In the end stay away from the stuff and there is nothing to worry about.
 
then there is the whole federal law issue.

form 4473 is a federal form. So even though in mass you would not be an unlawful user, federally you are as posession is still illegal on the federal level.

It is still illegal to possess in Ma. It is just not criminal. Think of it like Speeding. It is illegal but not criminal.

The question posed was whether possession equates to "Unlawful user" as it reads on the Federal 4473.

The 4473 does not ask about possession just "unlawful user and addicted to etc.."
 
Mere possession does not equate to use.

My wife possesses and transports alcohol all the time (packy runs for me). She has never had a drink in her life.

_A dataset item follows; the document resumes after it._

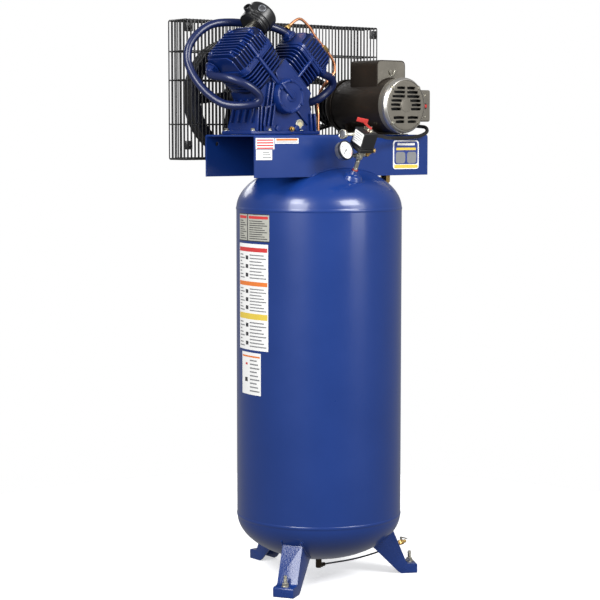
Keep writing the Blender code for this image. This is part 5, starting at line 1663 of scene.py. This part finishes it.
# ---- guard ----
WIRE_RADIUS = 0.002
WIRE_PITCH = 0.0134
LEVEL_WIRES = (1.401, 1.533, 1.619)
SHAFT_HOLES = ((CRANK_X, CRANK_Z, 0.05), (MOTOR_X, MOTOR_Z, 0.03))
GUARD = {"left": -0.396, "right": 0.367, "front": 0.14, "rear": 0.24, "bottom": 1.294, "top": 1.714}


def wires(routes, radius, sides=8):
    parts = [(pipe(route, radius, sides), HERE) for route in routes]
    return merged(parts, 50)


def ring_route(corners):
    """A closed rectangle of wire with its corners a little rounded."""
    out = []
    count = len(corners)
    for i, corner in enumerate(corners):
        here = Vector(corner)
        before = Vector(corners[i - 1])
        after = Vector(corners[(i + 1) % count])
        out.append(here + (before - here).normalized() * 0.005)
        out.append(
            here + (before - here).normalized() * 0.0015 + (after - here).normalized() * 0.0015
        )
        out.append(here + (after - here).normalized() * 0.005)
    return out + [out[0]]


def make_guard():
    g = GUARD
    wire = WIRE_RADIUS
    left = g["left"] + wire
    right = g["right"] - wire
    front = g["front"] + wire
    rear = g["rear"] - wire
    low = g["bottom"] + wire
    high = g["top"] - wire
    loops = []
    count = round((right - left - 0.006) / WIRE_PITCH)
    for i in range(count + 1):
        x = left + 0.003 + (right - left - 0.006) * i / count
        loops.append(
            (x, ring_route([(x, front, low), (x, front, high), (x, rear, high), (x, rear, low)]))
        )
    routes = []
    for x, route in loops:
        broken = None
        for centre, height, radius in SHAFT_HOLES:
            if abs(x - centre) < radius:
                broken = math.sqrt(radius ** 2 - (x - centre) ** 2)
                middle = height
        if broken is None:
            routes.append(route)
            continue
        corners = [(front, middle - broken), (front, low), (rear, low)]
        corners += [(rear, high), (front, high), (front, middle + broken)]
        routes.append([Vector((x, y, z)) for y, z in corners])
    cad = ["guard_front_panel", "guard_rear_panel", "guard_rim"]
    piece("guard_upright_wires", wires(routes, wire), "black_wire", replaces=cad)
    bands = []
    heights = [low + 0.002, *LEVEL_WIRES, high - 0.002]
    inner = wire * 1.9
    for z in heights:
        corners = [
            (left, front + inner, z), (right, front + inner, z), (right, rear - inner, z),
            (left, rear - inner, z),
        ]
        bands.append(ring_route(corners))
    for z in (low, high):
        for y in (front + 0.033, front + 0.064):
            shift = inner if z == low else -inner
            bands.append([Vector((left, y, z + shift)), Vector((right, y, z + shift))])
    for *centre, radius in SHAFT_HOLES:
        hoop = [Vector((x, front + inner, z)) for x, z in circle(centre, radius, 48)]
        bands.append(hoop + [hoop[0]])
    piece("guard_level_wires", wires(bands, wire * 1.1), "black_wire")
    ends = []
    for x in (left + inner * 0.5, right - inner * 0.5):
        for i in range(1, 6):
            y = front + (rear - front) * i / 6
            ends.append([Vector((x, y, low)), Vector((x, y, high))])
    piece("guard_end_wires", wires(ends, wire), "black_wire")
    clips = []
    for x, z in ((-0.382, 1.689), (-0.386, 1.339), (0.352, 1.69), (0.352, 1.33)):
        clips.append((block((0.026, 0.01, 0.026), (x, front + 0.006, z), 0.002, 2), HERE))
        clips.append((bolt(0.009, 0.005), facing((x, front + 0.0005, z), -Y_AXIS)))
    piece("guard_clips", merged(clips), "black_wire")


# ---- wiring ----
def make_conduit():
    switch_side = switch_box_frame() @ Vector((0, 0.0234, 0.045))
    leaving = (switch_box_frame().to_3x3() @ Y_AXIS).normalized()
    route = [
        switch_side,
        switch_side + leaving * 0.018,
        (0.06, -0.22, 1.365), (0.105, -0.193, 1.361), (0.15, -0.17, 1.36), (0.22, -0.156, 1.36),
        (0.285, -0.145, 1.366), (0.321, -0.138, 1.378), (0.326, -0.128, 1.392),
        (0.314, -0.105, 1.396), (0.307, -0.085, 1.4), (0.307, -0.085, 1.4097),
    ]
    piece(
        "switch_conduit_hose", pipe(smooth_route(route, 0.004), 0.0055, 18), "black_plastic",
        replaces=["switch_conduit"],
    )


# ---- labels ----
def tank_patch(angle, width, low, high, lift):
    """A thin label that wraps the tank's side. Angle is degrees about the axis, to its middle."""
    radius = TANK_RADIUS + lift
    columns = max(2, round(width / 0.006))
    bm = bmesh.new()
    rows = []
    for z in (low, high):
        for layer in (0, 1):
            row = []
            for i in range(columns + 1):
                along = (i / columns - 0.5) * width
                turn = math.radians(angle) + along / TANK_RADIUS
                reach = radius + 0.00012 * layer
                row.append(bm.verts.new((reach * math.cos(turn), reach * math.sin(turn), z)))
            rows.append(row)
    low_in, low_out, high_in, high_out = rows
    for i in range(columns):
        bm.faces.new((low_out[i], low_out[i + 1], high_out[i + 1], high_out[i]))
        bm.faces.new((low_in[i + 1], low_in[i], high_in[i], high_in[i + 1]))
        bm.faces.new((low_in[i], low_in[i + 1], low_out[i + 1], low_out[i]))
        bm.faces.new((high_in[i + 1], high_in[i], high_out[i], high_out[i + 1]))
    for i in (0, columns):
        order = (low_in[i], low_out[i], high_out[i], high_in[i])
        bm.faces.new(order if i == 0 else order[::-1])
    bmesh.ops.recalc_face_normals(bm, faces=bm.faces)
    return finished(bm, 60)


def tank_label(name, angle, width, low, high, look, bars):
    """A label and its plain bars: each is (look, left, right, low, high) as shares of the label."""
    piece(name, tank_patch(angle, width, low, high, 0.0002), look)
    groups = {}
    for bar_look, left, right, bottom, top in bars:
        middle = ((left + right) / 2 - 0.5) * width
        turn = angle + math.degrees(middle / TANK_RADIUS)
        z_low = low + (high - low) * bottom
        z_high = low + (high - low) * top
        patch = tank_patch(turn, (right - left) * width, z_low, z_high, 0.00036)
        groups.setdefault(bar_look, []).append((patch, HERE))
    for bar_look, parts in groups.items():
        piece(f"{name}_{bar_look}", merged(parts, 60), bar_look)


def text_bars(low, high, count, left=0.08, right=0.92, look="grey_print"):
    """Plain short bars in place of print."""
    bars = []
    for i in range(count):
        step = (high - low) / count
        z = low + step * (i + 0.3)
        end = right - 0.12 * ((i * 7) % 3) / 2
        bars.append((look, left, end, z, z + step * 0.36))
    return bars


def panel_label(name, left, right, low, high, look, bars, corner):
    """A flat label on the platform's front, with plain bars given as tank_label's are."""
    front = -PLATFORM_WIDTH / 2 - 0.0004
    place = at((left + right) / 2, front, (low + high) / 2) @ spun(90, "X")
    width = right - left
    height = high - low
    sheet = slab([rounded_box(-width / 2, width / 2, -height / 2, height / 2, corner)], 0.0004)
    piece(name, sheet, look, place)
    groups = {}
    for bar_look, start, end, bottom, top in bars:
        box = rounded_box(
            (start - 0.5) * width, (end - 0.5) * width,
            (bottom - 0.5) * height, (top - 0.5) * height,
            min(corner, (end - start) * width / 3, (top - bottom) * height / 3),
        )
        lift = 0.0002 if bar_look == "blue_print" else 0.0004
        groups.setdefault(bar_look, []).append((slab([box], 0.0004), at(0, 0, lift)))
    for bar_look, parts in groups.items():
        piece(f"{name}_{bar_look}", merged(parts, 60), bar_look, place)


def make_labels():
    notes = [
        ("red_print", 0.03, 0.34, 0.82, 0.92), ("red_print", 0.42, 0.97, 0.82, 0.92),
        ("dark_print", 0.36, 0.39, 0.02, 0.98),
    ]
    notes += [("dark_print", 0.0, 1.0, 0.0, 0.035), ("dark_print", 0.0, 1.0, 0.97, 1.0)]
    notes += text_bars(0.07, 0.78, 9, 0.05, 0.33, "dark_print") + text_bars(
        0.07, 0.78, 9, 0.44, 0.95, "dark_print",
    )
    tank_label("tank_label_upper", 177.0, 0.156, 1.052, 1.135, "pale_print", notes)
    notes = [
        ("red_print", 0.02, 0.98, 0.925, 0.965),
        ("orange_print", 0.02, 0.98, 0.605, 0.645),
        ("yellow_print", 0.02, 0.98, 0.29, 0.345),
    ]
    for low, high, rows in ((0.665, 0.91, 8), (0.36, 0.59, 8), (0.02, 0.275, 8)):
        notes += text_bars(low, high, rows, 0.05, 0.26, "grey_print")
        notes += text_bars(low, high, rows, 0.46, 0.95, "grey_print")
        step = (high - low) / 3
        for i in range(3):
            middle = low + step * (i + 0.5)
            notes.append(("dark_print", 0.31, 0.41, middle - 0.018, middle + 0.018))
    tank_label("tank_label_middle", 176.5, 0.152, 0.725, 1.045, "white_print", notes)
    notes = [("orange_print", 0.04, 0.96, 0.885, 0.925)]
    notes += text_bars(0.05, 0.86, 9, 0.48, 0.94, "grey_print")
    notes += [("dark_print", 0.2, 0.36, 0.3, 0.4), ("red_print", 0.24, 0.36, 0.7, 0.75)]
    tank_label("tank_label_lower", 175.5, 0.101, 0.589, 0.717, "white_print", notes)
    strip = [("orange_print", 0.05, 0.95, 0.56, 0.92)] + text_bars(
        0.1, 0.5, 2, 0.05, 0.95, "grey_print",
    )
    panel_label("platform_strip", -0.2684, -0.1799, 1.344, 1.36, "white_print", strip, corner=0.001)
    stripes = [("red_print", 0.06, 0.94, 0.04 + 0.24 * i, 0.16 + 0.24 * i) for i in range(4)]
    panel_label(
        "platform_patch", -0.34, -0.271, 1.328, 1.3605, "white_print", stripes, corner=0.001,
    )
    strip = text_bars(0.15, 0.9, 3, 0.4, 0.95, "grey_print")
    panel_label("platform_tag", -0.3387, -0.2797, 1.297, 1.3262, "white_print", strip, corner=0.001)
    plate = [
        ("blue_print", 0.045, 0.955, 0.17, 0.965),
        ("white_print", 0.16, 0.84, 0.83, 0.91),
        ("yellow_print", 0.12, 0.88, 0.66, 0.75),
        ("grey_print", 0.1, 0.47, 0.2, 0.6),
        ("grey_print", 0.54, 0.9, 0.2, 0.6),
        ("yellow_print", 0.045, 0.955, 0.035, 0.15),
    ]
    panel_label("platform_plate", 0.1965, 0.3045, 1.264, 1.352, "white_print", plate, corner=0.01)


# ---- build ----
make_tank()
for leg_name, leg_angle in LEG_ANGLES.items():
    make_leg(leg_name, leg_angle)
    cad_bolt = leg_name.replace("leg", "anchor_bolt")
    make_anchor(leg_name.replace("leg", "anchor_stud"), leg_angle, cad_bolt)
make_platform()
make_drain()
make_crankcase()
make_crank_cover()
for bank_key in BANKS:
    make_cylinder(bank_key)
    make_head(bank_key)
make_long_rib()
make_pump_details()
make_filter()
make_pump_tubes()
make_check_valve()
make_controls()
make_motor()
make_flywheel()
make_pulley()
make_belts()
make_guard()
make_conduit()
make_labels()


# ---- stage, camera and lights: angles are in degrees and the lens in millimetres ----
FLOOR_RADIUS = 1.7
FLOOR_GLOW = 0.55
WORLD_LIGHT = 0.28


def make_stage():
    bm = bmesh.new()
    bmesh.ops.create_circle(bm, cap_ends=True, segments=96, radius=FLOOR_RADIUS)
    floor = linked("studio_floor", finished(bm))
    floor.location = (0, 0, -0.0005)
    pale = finish(
        "studio_floor_paint", (0.9, 0.9, 0.9), 0.7, grain=(20, 0.0), tone=(2, 0.01), specular=0.1,
    )
    floor.data.materials.append(pale)
    shader = pale.node_tree.nodes["Principled BSDF"]
    shader.inputs["Emission Color"].default_value = (1, 1, 1, 1)
    shader.inputs["Emission Strength"].default_value = FLOOR_GLOW
    floor.visible_diffuse = False
    floor.visible_glossy = False
    world = bpy.data.worlds.new("studio")
    world.use_nodes = True
    tree = world.node_tree
    soft = tree.nodes["Background"]
    soft.inputs["Color"].default_value = (1, 1, 1, 1)
    soft.inputs["Strength"].default_value = WORLD_LIGHT
    backdrop = tree.nodes.new("ShaderNodeBackground")
    backdrop.inputs["Color"].default_value = (1, 1, 1, 1)
    backdrop.inputs["Strength"].default_value = 1.0
    seen = tree.nodes.new("ShaderNodeLightPath")
    choose = tree.nodes.new("ShaderNodeMixShader")
    tree.links.new(seen.outputs["Is Camera Ray"], choose.inputs["Fac"])
    tree.links.new(soft.outputs["Background"], choose.inputs[1])
    tree.links.new(backdrop.outputs["Background"], choose.inputs[2])
    tree.links.new(choose.outputs["Shader"], tree.nodes["World Output"].inputs["Surface"])
    bpy.context.scene.world = world


def aim_at(made, place, direction):
    """Stands a light or a camera at place, looking along direction."""
    turn = direction.to_track_quat("-Z", "Y").to_matrix().to_4x4()
    made.matrix_world = Matrix.Translation(place) @ turn


def area_light(name, place, aim, size, power):
    data = bpy.data.lights.new(name, "AREA")
    data.shape = "RECTANGLE"
    data.size, data.size_y = size
    data.energy = power
    aim_at(linked(name, data), place, Vector(aim) - Vector(place))


CAMERA_DISTANCE = 5.5
CAMERA_HEIGHT = 1.377
CAMERA_AZIMUTH = 40
CAMERA_SWING = 0.60814
CAMERA_TILT = 5.35
CAMERA_LENS = 107.4
CAMERA_SENSOR = 36


def make_camera():
    """The camera stands to the front left, a little above the tank, and looks a little down."""
    azimuth = math.radians(CAMERA_AZIMUTH)
    side = -CAMERA_DISTANCE * math.sin(azimuth)
    back = -CAMERA_DISTANCE * math.cos(azimuth)
    place = BASE @ Vector((side, back, CAMERA_HEIGHT))
    heading = azimuth - math.radians(CAMERA_SWING)
    tilt = math.radians(CAMERA_TILT)
    flat = Vector((math.sin(heading), math.cos(heading), 0))
    forward = flat * math.cos(tilt) - Z_AXIS * math.sin(tilt)
    data = bpy.data.cameras.new("photo_camera")
    data.sensor_width = CAMERA_SENSOR
    data.lens = CAMERA_LENS
    data.clip_end = 100
    camera = linked("photo_camera", data)
    aim_at(camera, place, forward)
    bpy.context.scene.camera = camera


make_stage()
make_camera()
area_light("key_light", (-4.12, -1.66, 2.6), (0, 0, 1.0), (2.0, 2.4), 145)
area_light("fill_light", (1.2, -4.6, 2.0), (0, 0, 0.9), (1.8, 2.4), 58)
area_light("left_softbox", (-3.3, -1.0, 3.7), (0, 0, 1.2), (1.2, 1.2), 75)
area_light("right_softbox", (0.4, -3.7, 3.3), (0, 0, 1.2), (1.8, 1.4), 135)
area_light("rim_light", (0.8, 4.2, 3.2), (0, 0, 1.1), (2.4, 1.6), 45)
bpy.context.scene.view_settings.view_transform = "Standard"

OK, this is splitting hairs a single cell wide. If you possess it, you most likely use it. If you claim you don't use it, you therefore must be intending to give it to someone else. Outside of other basic things like possessing it because you are a cop who confiscated it, what other option is there. You either possessed it to use, forcing one to say "Yes" on question #3, or you possessed it with the expressed intent to distribute it and you are guilty of far more and likely now truly prohibited. What middle ground exists here that provides a third, reasonable option?

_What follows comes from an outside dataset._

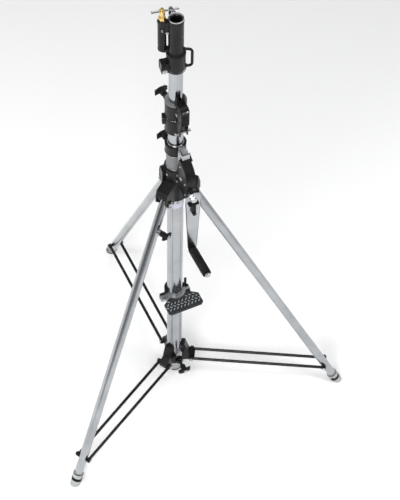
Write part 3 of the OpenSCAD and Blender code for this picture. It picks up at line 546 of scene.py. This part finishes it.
# ---------------------------------------------------------------- floor, light and camera
def floor():
    bpy.ops.mesh.primitive_plane_add(size=300, location=(0, 0, -0.002))
    made = bpy.context.object
    made.name = "floor"
    n = Nodes("floor")
    made.data.materials.append(n.finish(Base_Color=n.mix(n.noise(0.4, 2), rgb(0.93, 0.93, 0.93),
                                                         rgb(0.95, 0.95, 0.95)), Roughness=0.9))


def area(name, azimuth, elevation, distance, size, power):
    light = bpy.data.lights.new(name, "AREA")
    light.shape, light.size, light.size_y, light.energy = "RECTANGLE", size[0], size[1], power
    made = bpy.data.objects.new(name, light)
    bpy.context.scene.collection.objects.link(made)
    a, e = math.radians(azimuth), math.radians(elevation)
    at = Vector((math.cos(a) * math.cos(e), math.sin(a) * math.cos(e), math.sin(e))) * distance
    made.location = at + Vector((0, 0, 0.8))
    made.rotation_mode = "QUATERNION"
    made.rotation_quaternion = (-at).to_track_quat("-Z", "Y")


def camera():
    """The photograph's viewpoint: high and far, looking well down."""
    round_z, heading, down, roll = (math.radians(v) for v in (5.105, 1.374, 50.174, 1.344))
    place = Vector((3.090 * math.sin(round_z), -3.090 * math.cos(round_z), 4.592))
    h = heading - round_z
    ahead = Vector((math.sin(h) * math.cos(down), math.cos(h) * math.cos(down), -math.sin(down)))
    right = ahead.cross(Vector((0, 0, 1))).normalized()
    up = right.cross(ahead)
    side = math.cos(roll) * right + math.sin(roll) * up
    top = math.cos(roll) * up - math.sin(roll) * right
    data = bpy.data.cameras.new("camera")
    data.sensor_width, data.lens, data.shift_y = 36.0, 36.0 * 1612.1 / 500, -0.10
    data.clip_start, data.clip_end = 0.05, 500
    made = bpy.data.objects.new("camera", data)
    made.matrix_world = Matrix.Translation(place) @ Matrix((side, top, -ahead)).transposed().to_4x4()
    bpy.context.scene.collection.objects.link(made)
    bpy.context.scene.camera = made


floor()
sky = bpy.data.objects.new("sky", bpy.data.lights.new("sky", "SUN"))
sky.data.energy, sky.data.angle = 1.1, math.radians(120)
bpy.context.scene.collection.objects.link(sky)
world = bpy.data.worlds.new("studio")
bpy.context.scene.world = world
world.use_nodes = True
world.node_tree.nodes["Background"].inputs[0].default_value = rgb(0.95, 0.97, 1.0)
world.node_tree.nodes["Background"].inputs[1].default_value = 0.1
area("key", -100, 38, 3.6, (1.8, 1.8), 100)
area("left_strip", -165, 20, 3.2, (0.5, 2.6), 45)
area("right_strip", -15, 22, 3.2, (0.5, 2.6), 40)
area("top", 60, 75, 4.0, (2.0, 2.0), 30)
bpy.context.scene.view_settings.view_transform = "Standard"
camera()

You appear to be a reasonable cop. Sometimes based on other posts of yours recently (the ones on dangerousness hearings comes to mind*) it comes across you may believe all of your colleagues are reasonable too. Most probably are, but those of us who are outside the CJ system and who have little to no experience with it don't want to rely on the guy across from us being reasonable, nor do we want to rely on the jury being reasonable. We want it spelled out clear as day so any idiot can look at it and say, Yes, or No as to guilt. No BS, no interpretations, no relying on competent lawyers, no hoping the DA isn't running for Asst. AG and wants to make an example of you, etc.

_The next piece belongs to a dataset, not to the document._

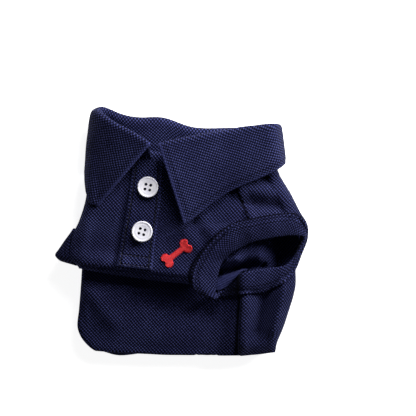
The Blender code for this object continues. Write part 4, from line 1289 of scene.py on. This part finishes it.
def add_light(light):
    place = Vector((light.x, light.y, light.z))
    lamp = bpy.data.lights.new(light.name, "AREA")
    lamp.size = light.size
    lamp.energy = light.power
    made = bpy.data.objects.new(light.name, lamp)
    bpy.context.scene.collection.objects.link(made)
    made.location = place
    made.rotation_mode = "QUATERNION"
    made.rotation_quaternion = (-place).to_track_quat("-Z", "Y")


# A painted shade line that runs the whole way along its edge.
EVERYWHERE = (-999.0, 999.0)


def build():
    # Painted shadow: dark bands on the front beside its shoulder seam and its side seam, where
    # the back panel's raised edge shades it.
    front_seam_shadows = [
        ShadeLine(0, 2.5, -999.0, -30.0, 1.5, 0.85),
        ShadeLine(0, 3.8, -3.0, 99.0, 2.3, 0.92),
    ]
    # Lit and shaded copies of one knit: each piece's brightness factor paints light or shade on
    # the whole of it, lighter on the front, the hidden layers, the facing, the placket and the
    # collar's inside, darker on the back and the collar's outside.
    lit_front_pique = knit("navy pique front", PIQUE, front_seam_shadows, painted_brightness=1.07)
    # Painted shade: a dark line along the back panel's lapped seam edge, where it steps over the
    # front.
    back_seam_shade = [ShadeLine(0, 0.2, -1.0, 999.0, 0.9, 0.6)]
    shaded_back_pique = knit("navy pique back", PIQUE, back_seam_shade, painted_brightness=0.93)
    inner = knit("navy pique inside", WRONG_SIDE, painted_brightness=1.15)
    ribs = knit("navy facing", FACING_RIBS, painted_brightness=1.2)
    # Painted shade and shadow on the band: a dark line along its seam, a shadow bar where the
    # side seam's step crosses it, shade over its low part in the armpit, and shade in its two
    # sunken stitching lines.
    band_shade_lines = [
        ShadeLine(0, 0.4, 70.0, 999.0, 0.8, 0.85),
        ShadeLine(1, -3.2, *EVERYWHERE, 5.0, 0.92),
        ShadeLine(1, -8.5, *EVERYWHERE, 12.0, 0.70),
        ShadeLine(0, BAND_STITCH, *EVERYWHERE, 0.6, 0.5),
        ShadeLine(0, BAND_HEM, *EVERYWHERE, 0.6, 0.5),
    ]
    banding = knit("navy pique band", BANDING, band_shade_lines)
    # Painted shade in the placket's sunken stitching lines, down its sides and across its end.
    strip_lines = [
        ShadeLine(0, PLACKET_STITCH, *EVERYWHERE, 1.0, 0.75),
        ShadeLine(1, BOX_STITCHES[0], 1.5, 99.0, 0.8, 0.6),
        ShadeLine(1, BOX_STITCHES[1], 1.5, 99.0, 1.0, 0.8),
    ]
    strip_edges = ((0, 0.5, 0.7), (1, 0.7, 0.5))
    strip = knit("navy pique placket", PIQUE, strip_lines, strip_edges, painted_brightness=1.15)
    # A faint dark line where the hem stitching sinks the collar: painted shade.
    hem_lines = [ShadeLine(part, COLLAR_HEM, COLLAR_HEM, 999.0, 0.8, 0.3) for part in (0, 1)]
    # Lighter strips along the collar's edges: partly the turned edge, which has fewer pits,
    # partly a painted highlight along the raised hems.
    collar_edges = ((1, 1.3, 0.55), (0, 0.8, 0.60))
    outside = knit("navy collar pique", COLLAR_OUTSIDE, hem_lines, collar_edges, painted_brightness=0.96)
    inside = knit("navy collar inside", COLLAR_OUTSIDE, painted_brightness=1.12)
    # Darker and lighter copies of one navy thread: painted shade and painted light on the
    # stitches.
    shaded_thread = thread("dark navy thread", (0.008, 0.009, 0.030), (0.002, 0.002, 0.008))
    lit_thread = thread("navy thread", (0.045, 0.047, 0.130), (0.016, 0.017, 0.055))
    red_thread = thread("red thread", (0.90, 0.030, 0.040), (0.55, 0.010, 0.014))
    plastic = pearl("pearl button")

    build_tail(inner)
    front = build_front(lit_front_pique)
    back = build_back(shaded_back_pique, front)
    band_grid = build_band(banding, front, back)
    build_facing(ribs)
    build_tucked_band(banding)
    placket, placket_grid = build_placket(front, strip)
    build_collar(outside, inside, front, back, placket)

    lift = BAND_WALL / 2 * 0.9
    lines = [on_line(band_grid, 1, d, lift) for d in (BAND_STITCH, BAND_HEM)]
    stitches("band_stitches", lines, shaded_thread, "thread")
    lift = PLACKET_WALL / 2
    across = placket_grid.transpose(1, 0, 2)
    sides = [on_line(placket_grid, -1, PLACKET_STITCH, lift, far) for far in (False, True)]
    stitches("placket_side_stitches", sides, shaded_thread, "thread")
    box = [on_line(across, 1, d, lift, True) for d in BOX_STITCHES]
    stitches("placket_end_stitches", box, lit_thread, "thread")
    build_bone(front, red_thread)
    for spec in BUTTONS:
        build_button(spec, placket, plastic)


build()
build_stage()
declare_cloths()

I realize you can't always get it wrapped up in a pretty bow, but it seems like, in this state especially, there is a lot of wiggle room in whether or not someone is guilty of something and a lot of times the law seems to be written to make sure people are guilty of things, and then rely on the prosecution part of the equation to sort out the truly bad people from those caught up in the BS. That doesn't sit well with a lot of people.

* PS: I agree with you there that the dangerousness hearings seem like they are doing what folks here want to see done. I do also see the other side that says why should a hearing be required. They nailed the perp with gun while being a prohibited person so why do we need to determine if they are dangerous to throw their asses in jail. They just committed a major felony for which the booby prize is 10 yrs in the can. Why the extra hurdle that interjects subjectivity and wiggle room into the mix and which virtually guarantees some people will be treated differently than others based on various factors, some of which are non-deterministic such as race, economic class, etc.